• **TASK PROMPT**:
Extract from the listing each line in which the word "scene" appears.

• **GIVEN DATA**:
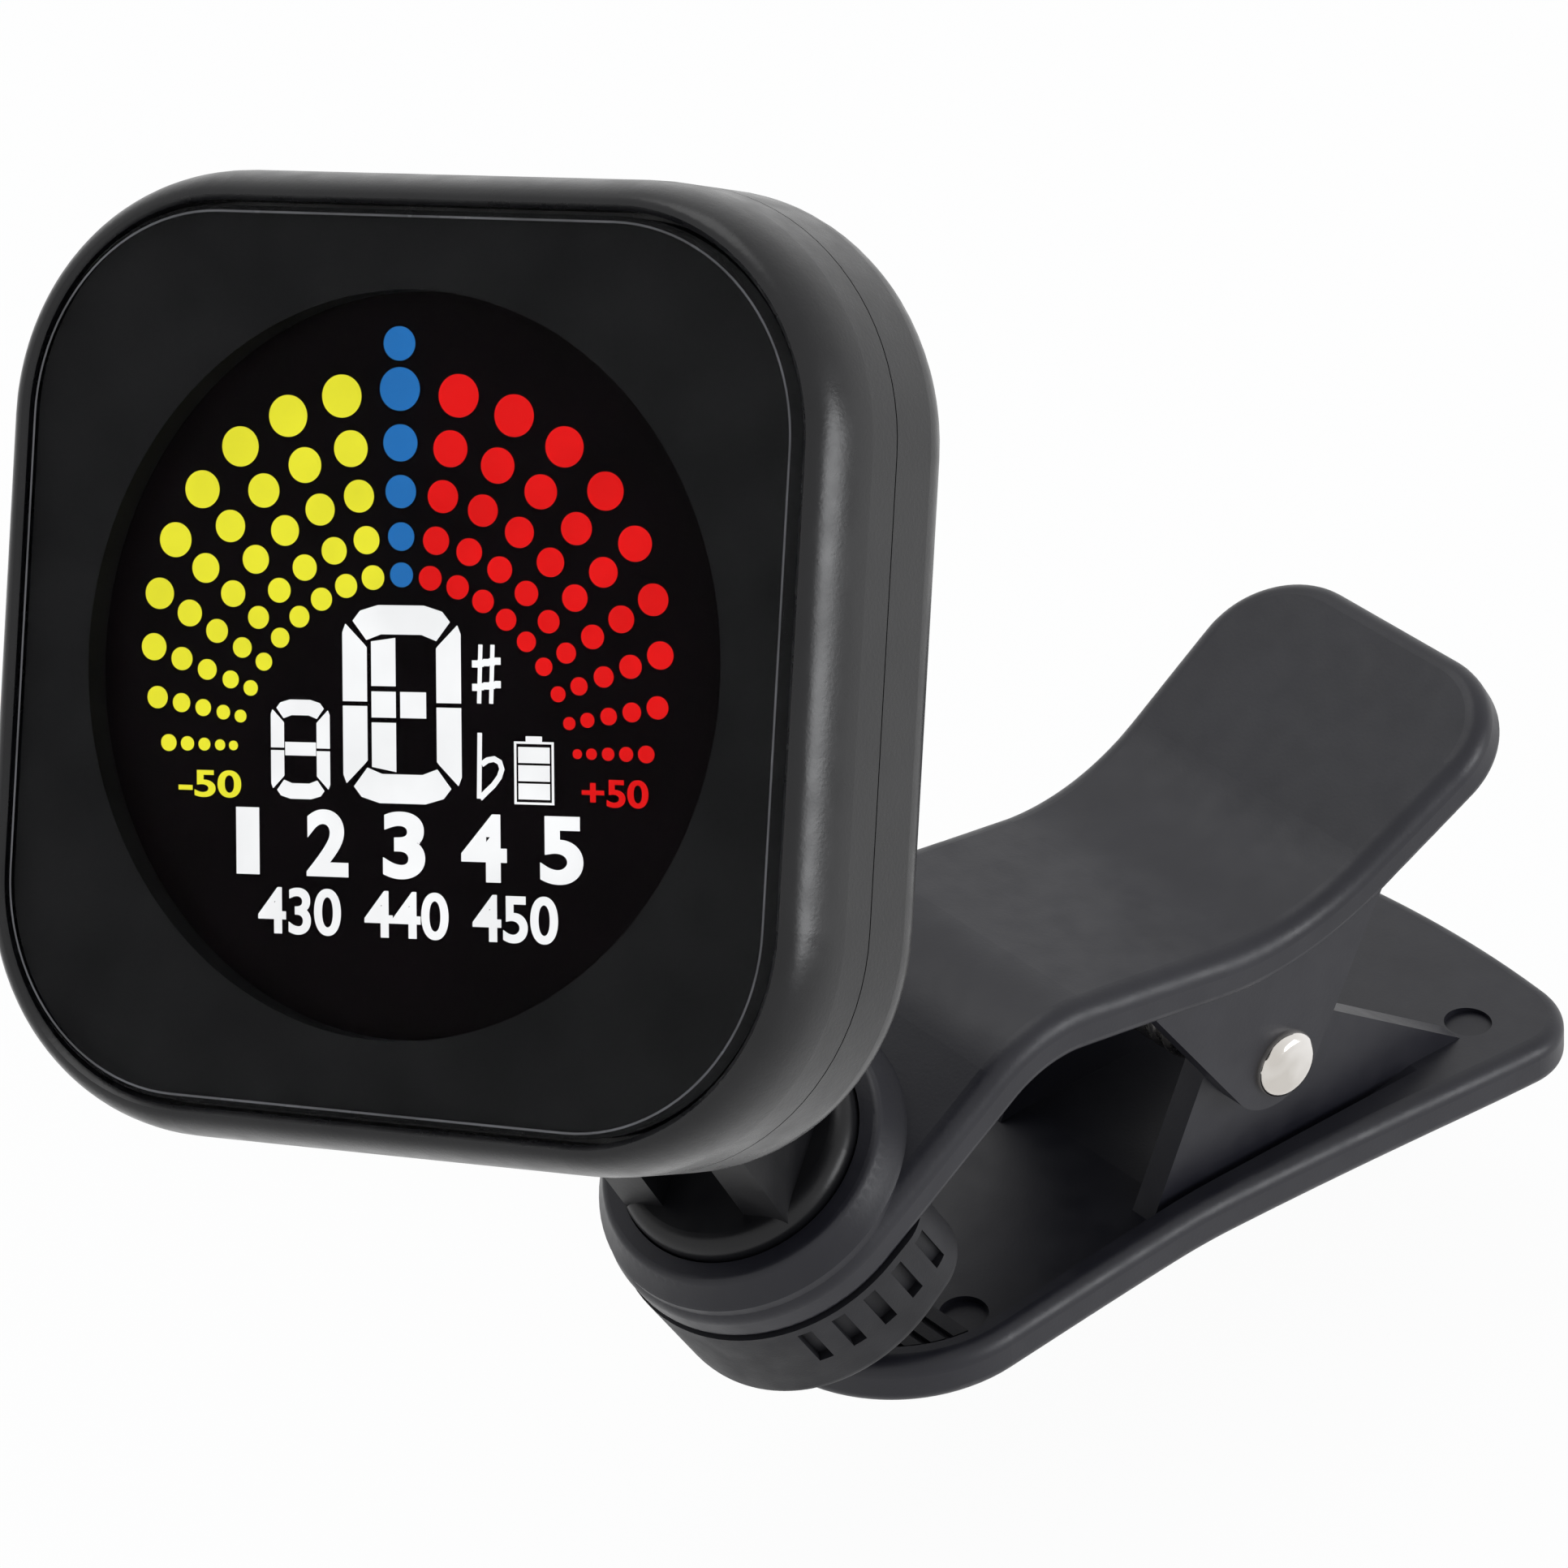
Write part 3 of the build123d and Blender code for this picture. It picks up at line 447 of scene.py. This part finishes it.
def lit(name, colour, strength):
    """A segment that glows evenly, with the faint mottling of a diffuser behind it."""
    material = finish(name, colour, colour, (0.3, 0.4), 0.3, 0.001, specular=0.02)
    tree = material.node_tree
    shader = tree.nodes["Principled BSDF"]
    shader.inputs["Base Color"].default_value = (0, 0, 0, 1)
    for link in list(shader.inputs["Base Color"].links):
        tree.links.remove(link)
    ramp = tree.nodes["Color Ramp"]
    ramp.color_ramp.elements[0].color = (*[c * LIT_DIP for c in colour], 1)
    tree.links.new(ramp.outputs["Color"], shader.inputs["Emission Color"])
    shader.inputs["Emission Strength"].default_value = strength
    return material


lit_yellow = lit("lit_yellow", (0.871, 0.831, 0.037), 1.0)
lit_blue = lit("lit_blue", (0.021, 0.165, 0.479), 1.0)
lit_red = lit("lit_red", (0.807, 0.009, 0.009), 1.0)
lit_white = lit("lit_white", (1.0, 1.0, 1.0), 1.0)
print("segment colours ready")

# %% Putting a flat drawing on the display
SEGMENT_LIFT = 0.02 * MM
SEGMENT_T = 0.04 * MM
PRINT_MIDDLE = (-0.54, 0.08)  # the drawing's origin on the cell
PRINT_ACROSS = (0.986, 0.038)  # a step across the drawing, and how it climbs
PRINT_UP = (-0.0765, 1.004)  # a step up the drawing, and how it leans


def on_display(x, y, lift=0.0):
    """A place in metres from display coordinates in millimetres."""
    u = PRINT_MIDDLE[0] + PRINT_ACROSS[0] * x + PRINT_UP[0] * y
    v = PRINT_MIDDLE[1] + PRINT_ACROSS[1] * x + PRINT_UP[1] * y
    flat = face_centre + u * MM * across + v * MM * upward
    return flat + (display_front + SEGMENT_LIFT + lift - flat.dot(outward)) * outward


def segments(name, outlines, material):
    """One mesh of thin raised segments, each from a closed outline in display coordinates."""
    form = bmesh.new()
    for outline in outlines:
        low = [form.verts.new(on_display(x, y)) for x, y in outline]
        high = [form.verts.new(on_display(x, y, SEGMENT_T)) for x, y in outline]
        form.faces.new(high)
        form.faces.new(low[::-1])
        for i in range(len(low)):
            j = (i + 1) % len(low)
            form.faces.new((low[i], low[j], high[j], high[i]))
    bmesh.ops.recalc_face_normals(form, faces=form.faces)
    mesh = bpy.data.meshes.new(name)
    form.to_mesh(mesh)
    form.free()
    mesh.materials.append(material)
    piece = bpy.data.objects.new(name, mesh)
    bpy.context.scene.collection.objects.link(piece)
    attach(piece, "head")
    print(name, len(outlines), "segments")


# %% [markdown]
# ### The fan of dots
# Nineteen arms of five dots spread from straight up to level on each side.  The dots grow
# outwards along an arm and shrink from the middle arm to the side arms, which a short formula
# says better than ninety-five typed positions.  The middle arm has a sixth dot at its tip.

# %% The fan of dots
FAN_Y = -3.96
ALONG = (1.0, 0.71, 0.448, 0.206, 0.0)
DOT_H = (1.94, 1.65, 1.47, 1.26, 1.10)
DOT_ASPECT = 1.1
DOT_SIDES = 40
ARM_STEP, ARM_CLOSING = 11.4, 0.167  # degrees between arms, and how they close up
REACH, REACH_LOSS, REACH_FROM, REACH_POWER = 16.15, 0.225, 3, 1.5
START, START_GAIN = 7.9, 0.0167
DOT_LOSS = 0.0075
TIP_DOT = (18.17, 1.53)  # the sixth dot's distance and height


def dot(x, y, height):
    """An upright oval a little wider than high."""
    angles = [2 * math.pi * i / DOT_SIDES for i in range(DOT_SIDES)]
    return [
        (x + height * DOT_ASPECT / 2 * math.cos(a), y + height / 2 * math.sin(a)) for a in angles
    ]


def arm(k, way):
    """The five dots of arm k, to the right for way 1 and to the left for way -1."""
    angle = math.radians(ARM_STEP * k - ARM_CLOSING * k * k)
    outer = REACH - REACH_LOSS * max(0, k - REACH_FROM) ** REACH_POWER
    inner = START + START_GAIN * k * k
    small = 1 - DOT_LOSS * k * k
    for share, height in zip(ALONG, DOT_H):
        r = inner + share * (outer - inner)
        yield dot(way * r * math.sin(angle), FAN_Y + r * math.cos(angle), height * small)


segments("fan_left", [d for k in range(1, 10) for d in arm(k, -1)], lit_yellow)
segments("fan_right", [d for k in range(1, 10) for d in arm(k, 1)], lit_red)
segments("fan_middle", [*arm(0, 1), dot(0, FAN_Y + TIP_DOT[0], TIP_DOT[1])], lit_blue)

# %% [markdown]
# ### The segmented figures
# The note figure has six outer bars with slanted joints and rounded outer corners, and three
# inner bars that complete its letters.  The small figure is the same with one inner bar.  Each
# bar is an outline; its mirror image gives the bar on the other side.


# %% Segmented figures
def mirrored(points, cx=0.0, cy=None):
    """The outline turned over left to right about cx, or top to bottom about cy."""
    if cy is None:
        return [(2 * cx - x, y) for x, y in points]
    return [(x, 2 * cy - y) for x, y in points]


def moved(outlines, cx, cy):
    """The outlines shifted by cx and cy."""
    return [[(x + cx, y + cy) for x, y in outline] for outline in outlines]


def ring_bars(w, h, t, gap):
    """The six outer bars of a segmented figure: its top, bottom and two on each side."""
    a, b = w / 2, h / 2
    cap = [
        (-a + 0.28 * t + gap, b - 0.55 * t), (-a + 0.75 * t, b - 0.2 * t), (-a + 1.5 * t, b),
        (a - 1.5 * t, b), (a - 0.75 * t, b - 0.2 * t), (a - 0.28 * t - gap, b - 0.55 * t),
        (a - t, b - 1.2 * t),
        (a - 1.6 * t, b - t), (-a + 1.6 * t, b - t), (-a + t, b - 1.2 * t),
    ]
    post = [
        (-a, gap / 2), (-a, b - 0.95 * t), (-a + 0.13 * t, b - 0.66 * t),
        (-a + t - gap * 0.6, b - 1.2 * t - gap),
        (-a + t, b - 1.3 * t - gap), (-a + t, gap / 2),
    ]
    bars = [cap, mirrored(cap, cy=0)]
    for one in (post, mirrored(post)):
        bars += [one, mirrored(one, cy=0)]
    return bars


# whole width, whole height, thickness of a bar and gap between bars
BIG_W, BIG_H, BIG_T, BIG_GAP = 6.35, 8.8, 1.3, 0.2
big = ring_bars(BIG_W, BIG_H, BIG_T, BIG_GAP)
inner_left, inner_mid, inner_right = -1.62, -0.33, 1.55
big += [
    [(inner_left, 0.8), (inner_left, 2.78), (inner_mid, 2.95), (inner_mid, 0.8)],
    [(inner_left, -0.6), (inner_left, 0.56), (inner_mid, 0.56), (inner_mid, -0.6)],
    [
        (inner_mid + 0.26, -0.6), (inner_mid + 0.26, 0.56),
        (inner_right - 0.25, 0.56), (inner_right - 0.25, -0.6),
    ],
    [(inner_left, -0.82), (inner_left, -2.8), (inner_mid, -3.0), (inner_mid, -0.82)],
]
SMALL_W, SMALL_H, SMALL_T, SMALL_GAP = 3.2, 4.44, 0.7, 0.12
small = ring_bars(SMALL_W, SMALL_H, SMALL_T, SMALL_GAP)
small.append([(-0.82, -0.28), (-0.82, 0.32), (0.84, 0.32), (0.84, -0.28)])
BIG_PLACE = (-0.05, -1.81)
SMALL_PLACE = (-5.57, -3.91)
segments("note_figure", moved(big, *BIG_PLACE), lit_white)
segments("octave_figure", moved(small, *SMALL_PLACE), lit_white)


# %% [markdown]
# ### Signs and the battery mark
# The sharp and flat signs are strokes.  A stroke is a path given a width, so one helper thickens
# a path into an outline, and the battery mark is made from the same strokes and three bars.

# %% Strokes, signs and battery mark
def stroke(points, width):
    """The outline of a band of this width along an open path."""
    left, right = [], []
    for i, (x, y) in enumerate(points):
        x0, y0 = points[max(i - 1, 0)]
        x1, y1 = points[min(i + 1, len(points) - 1)]
        length = math.hypot(x1 - x0, y1 - y0)
        nx, ny = -(y1 - y0) / length * width / 2, (x1 - x0) / length * width / 2
        left.append((x + nx, y + ny))
        right.append((x - nx, y - ny))
    return left + right[::-1]


def box(x0, y0, x1, y1):
    """An upright rectangle from its lower left and upper right corners."""
    return [(x0, y0), (x1, y0), (x1, y1), (x0, y1)]


sharp = [stroke([(x, -1.3), (x + 0.1, 1.3)], 0.2) for x in (-0.4, 0.24)]
for y in (-0.75, 0.28):
    sharp += [
        box(-0.75 + i * 0.3, y + i * 0.035, -0.45 + i * 0.3, y + i * 0.035 + 0.32)
        for i in range(5)
    ]
flat = [stroke([(-0.66, -1.42), (-0.6, 1.48)], 0.22)]
bow = [
    (-0.5, 0.1), (-0.2, 0.28), (0.15, 0.34), (0.45, 0.2), (0.56, -0.1), (0.42, -0.45),
    (0.1, -0.82), (-0.25, -1.1), (-0.6, -1.4),
]
flat.append(stroke(bow, 0.26))
battery = [box(-1.04, -1.5, -0.94, 1.26), box(0.94, -1.5, 1.04, 1.26), box(-0.94, -1.5, 0.94, -1.4),
           box(-0.94, 1.16, 0.94, 1.26), box(-0.42, 1.26, 0.42, 1.5)]
battery += [box(-0.82, -1.28 + 0.8 * i, 0.82, -0.58 + 0.8 * i) for i in range(3)]
SHARP_PLACE = (4.49, -0.39)
FLAT_PLACE = (4.71, -4.46)
BATTERY_PLACE = (6.97, -4.58)
segments("sharp_sign", moved(sharp, *SHARP_PLACE), lit_white)
segments("flat_sign", moved(flat, *FLAT_PLACE), lit_white)
segments("battery_mark", moved(battery, *BATTERY_PLACE), lit_white)

# %% [markdown]
# ### Numbers
# A tuner shows plain numbers: the meter's ends, the strings and reference pitches.  A text
# object gives their shapes, and turning it into a mesh lets it lie on the cell like the rest.


# %% Numbers
def numbers(name, words, x, y, height, width, material, weight=0.02):
    """Plain figures centred on x, y, scaled to a height and a whole width in millimetres."""
    curve = bpy.data.curves.new(name, "FONT")
    curve.body = words
    curve.align_x = "CENTER"
    curve.offset = weight
    curve.extrude = 0.01
    writer = bpy.data.objects.new(name + "_text", curve)
    bpy.context.scene.collection.objects.link(writer)
    bpy.context.view_layer.update()
    mesh = bpy.data.meshes.new_from_object(writer)
    bpy.data.objects.remove(writer)
    low = [min(v.co[i] for v in mesh.vertices) for i in range(3)]
    high = [max(v.co[i] for v in mesh.vertices) for i in range(3)]
    for vertex in mesh.vertices:
        share = [(vertex.co[i] - low[i]) / (high[i] - low[i]) for i in range(3)]
        place_x = x + (share[0] - 0.5) * width
        place_y = y + (share[1] - 0.5) * height
        vertex.co = on_display(place_x, place_y, share[2] * SEGMENT_T)
    mesh.materials.clear()
    mesh.materials.append(material)
    mesh.name = name
    piece = bpy.data.objects.new(name, mesh)
    bpy.context.scene.collection.objects.link(piece)
    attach(piece, "head")
    print(name, words)


METER_H, METER_W = 1.23, 3.45
STRING_Y, STRING_H, STRING_WEIGHT = -8.06, 3.0, 0.035
PITCH_X, PITCH_STEP, PITCH_Y, PITCH_H, PITCH_W = -5.7, 5.8, -11.15, 2.1, 4.5
numbers("meter_low", "-50", -10.58, -5.55, METER_H, METER_W, lit_yellow)
numbers("meter_high", "+50", 11.2, -5.5, METER_H, METER_W, lit_red)
STRING_X = (-8.5, -4.15, 0.0, 4.28, 8.38)
STRING_W = (1.25, 2.25, 2.25, 2.4, 2.25)  # the figure 1 is narrower than the others
for i, (x, width) in enumerate(zip(STRING_X, STRING_W)):
    figure = str(i + 1)
    numbers(f"string_{figure}", figure, x, STRING_Y, STRING_H, width, lit_white, STRING_WEIGHT)
for i, pitch in enumerate(("430", "440", "450")):
    pitch_x = PITCH_X + PITCH_STEP * i
    numbers(f"pitch_{pitch}", pitch, pitch_x, PITCH_Y, PITCH_H, PITCH_W, lit_white)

• **TASK SOLUTION**:
Write part 3 of the build123d and Blender code for this picture. It picks up at line 447 of scene.py. This part finishes it.
    bpy.context.scene.collection.objects.link(piece)
    bpy.context.scene.collection.objects.link(writer)
    bpy.context.scene.collection.objects.link(piece)